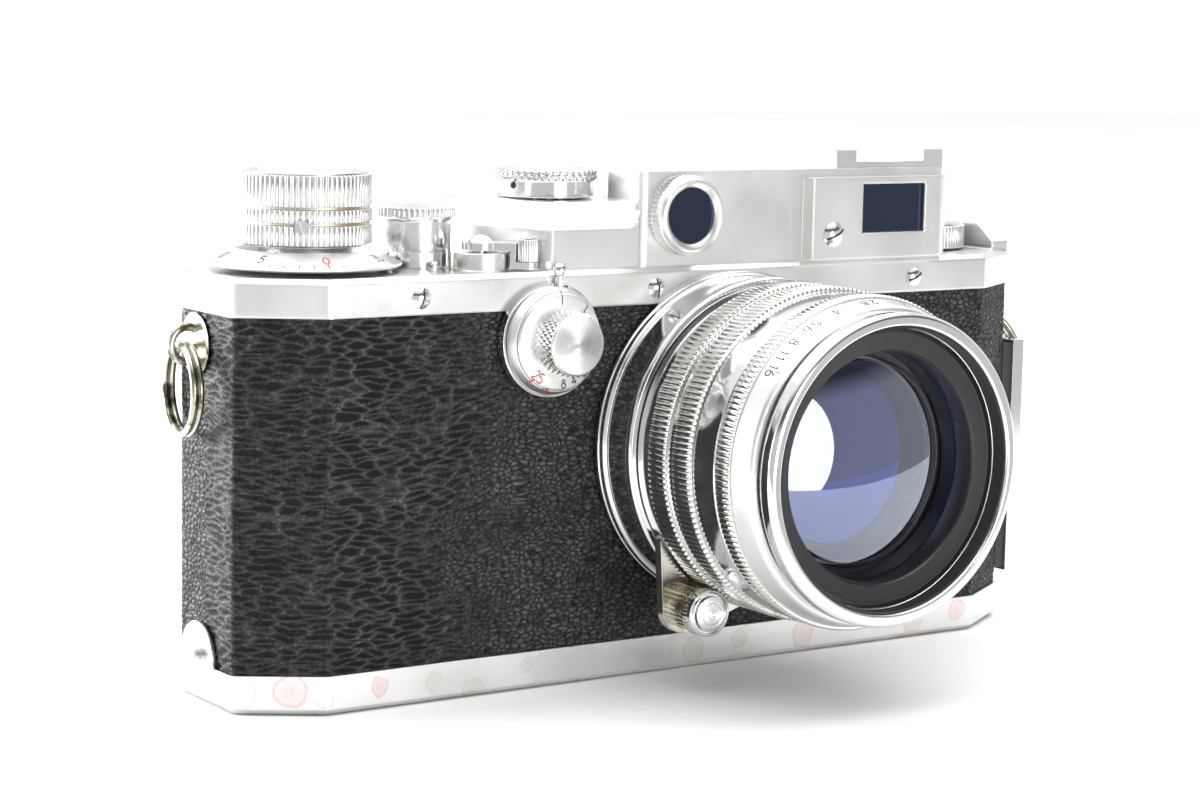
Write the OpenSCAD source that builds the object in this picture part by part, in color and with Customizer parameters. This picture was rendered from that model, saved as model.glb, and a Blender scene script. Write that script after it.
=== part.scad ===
// Rangefinder camera with a screw-mount lens, in millimetres.
// +X runs to the right as seen from the front, the lens points along -Y and +Z is up.
// The origin is the centre of the base plate's underside.

/* [Body] */
// Width of the base plate and the top cover
body_w = 139.4; // [136:0.2:144]
// Depth of the base plate and the top cover
body_d = 30.5; // [30:0.1:32]
// Length of each corner facet along the width
facet_x = 11.35; // [10:0.05:12]
// Length of each corner facet along the depth
facet_y = 6.95; // [6:0.05:8]
// Height of the base plate
base_h = 5.4; // [5:0.1:6]
// Lower edge of the top cover's skirt
skirt_z = 54.7; // [54:0.1:55]
// Height of the shoulder that the controls stand on
shoulder_z = 60; // [59.8:0.1:60.4]
// Height of the finder housing's roof
roof_z = 73.9; // [73.5:0.1:74.5]
// Thickness of the leather covering
leather_t = 0.55; // [0.4:0.05:0.6]

/* [Lens] */
// Sideways place of the lens axis
lens_x = 9.5; // [9:0.1:10]
// Height of the lens axis
lens_z = 34.6; // [34:0.1:35]
// Radius of the camera's mount ring
mount_r = 24.5; // [24.2:0.1:24.8]
// Radius of the knurled focusing bands
knurl_r = 24.1; // [23.9:0.05:24.3]
// Radius of the accessory thread in the front rim
filter_r = 20; // [19.8:0.1:20.1]
// Reach of the lens in front of the body's centre plane
lens_reach = 53.7; // [53.5:0.1:54.2]

/* [Controls] */
// Place of the film advance knob along the width
wind_x = -54.2; // [-55:0.1:-54]
// Radius of the film advance knob
wind_r = 9.35; // [9:0.05:9.6]
// Place of the shutter release along the width
release_x = -36.5; // [-36.6:0.1:-36]
// Place of the shutter speed dial along the width
speed_x = -14.4; // [-14.6:0.1:-14.2]
// Place of the slow speed dial along the width
slow_x = -23.6; // [-24:0.1:-23]
// Height of the slow speed dial
slow_z = 50.4; // [50:0.1:50.6]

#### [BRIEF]
Copy out only the lines running from the beginning of the data to the line with "base plate's underside.", both ends included.

#### [TASK SOLUTION]
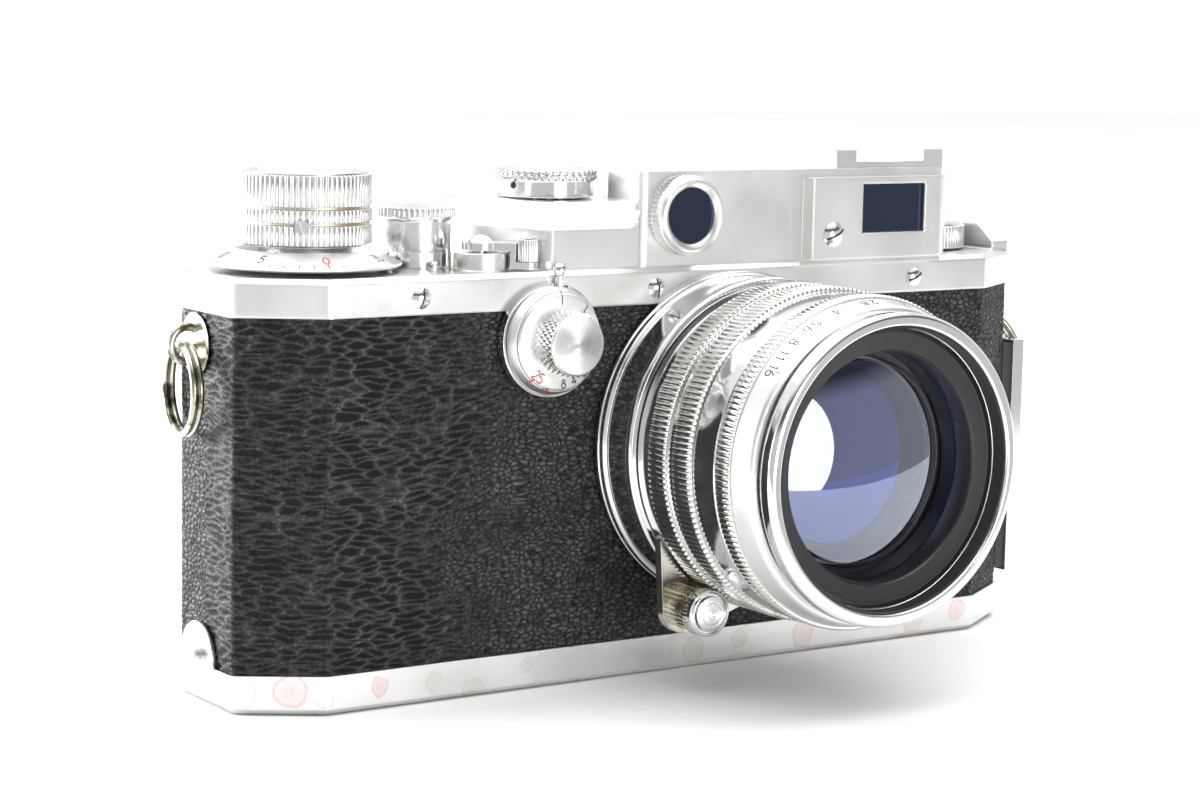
Write the OpenSCAD source that builds the object in this picture part by part, in color and with Customizer parameters. This picture was rendered from that model, saved as model.glb, and a Blender scene script. Write that script after it.
=== part.scad ===
// Rangefinder camera with a screw-mount lens, in millimetres.
// +X runs to the right as seen from the front, the lens points along -Y and +Z is up.
// The origin is the centre of the base plate's underside.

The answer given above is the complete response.